Some weeks back, somebody asked me “What’s the big deal with the cloud? I don’t even understand WHAT it is!”. This is a common problem, and one I’m going to try and clear up here and now.
Why is it so hard to define?
The cloud is so hard to define, because it is comprised of several different ideas and technologies. As I see it, the cloud comprises of the following things:
- File Storage
- Remote Computing Power
- Clustered Web Hosting
- Data Storage
- Web Applications
- Data Exchange
I will attempt to define all of these, and end with a real world scenario (though fake) of how several of these can be brought together.
There are, in my opinion, two large players in this market, Amazon, and through it’s Mosso brand, Rackspace. In addition, Google plays a large part.
Disks are cheap, we know that. You can buy 1TB for US$75, that’s peanuts! The problem is high availability and data throughput. This is where “old skool” CDN’s typical played a role. However, with the introduction of Amazon’s Simple Storage Service (S3), things changed. While there is little difference between the two services in terms of the reason you used a CDN; what S3 bought to the table was a unique pricing plan (no huge setup fees, just pay pennies for what you use) making it available to every company at every level, more importantly they also introduced an API.
Through the API, those looking for a standard CDN-type service, can upload their resources transparently as an integral part of their process. In addition many services capitalize on this API to provide non-CDN services, such as data backup.
Since the introduction of S3, Rackspace has also entered the space with it’s Cloud Files service.
Remote Computing Power
Another facet of The Cloud, is remote computing power, this originally took the form of Amazon’s Elastic Cloud Computing (EC2). The idea behind this service, is the ability to configure what I can best describe as virtual machines to perform specific tasks (i.e. crunch data). Then, using the API, you can “spin up” multiple virtual appliances using the disk image as you need them.
This means you have the resources of a giant enterprise company at your disposal, on an as-needed basis, and again, one of the breakthroughs is Amazons pricing: Pay for what you use.
In 2008, a small company loved by geeks around the world, entered into this space, SliceHost. Known (at least, by a savvy few) for their excellent VPS services, the introduction of an API, put them in direct competition with Amazon’s EC2. In October 2008, Rackspace purchased SliceHost and while SliceHost is still a separate company, the technology now powers Rackspace’s Cloud Servers offering.
Clustered Web Hosting
Clustered web hosting is nothing new. Companies have been creating clusters of servers for eons, for many tasks; ranging from number crunching, to data analysis, through to web servers and database servers. Where this space enters into The Cloud, is through a service like Rackspaces Mosso/Cloud Sites service. Like a traditional cluster, they provide high availability, lots of power and reliability. (Note: I use Mosso for this blog and a number of other sites)

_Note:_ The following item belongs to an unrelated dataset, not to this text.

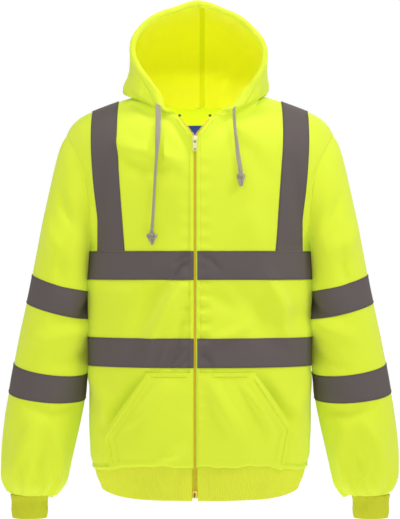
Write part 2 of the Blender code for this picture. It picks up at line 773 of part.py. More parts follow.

However, where this becomes blended with the cloud, versus traditional clusters, is that Mosso operates one giant cluster, with huge numbers of websites using the same cluster, with the infrastructure in place to allow those sites to grow as large as they wish to autonomously and transparently as needs require.
Another (perhaps the first, but I’m not that familiar with them) player in this space, is MediaTemple’s Grid-Service.
You might ask yourself, what is the difference between File Storage and Data Storage? The answer is the same as what is the difference between the file system and a database.
This area is the newest addition to the cloud, and one I think most people saw as needed to really replace the old style non-cloud systems. The biggest player in this market is Amazon’s SimpleDB (beta), with Google’s BigTable service only available through their python-based AppEngine.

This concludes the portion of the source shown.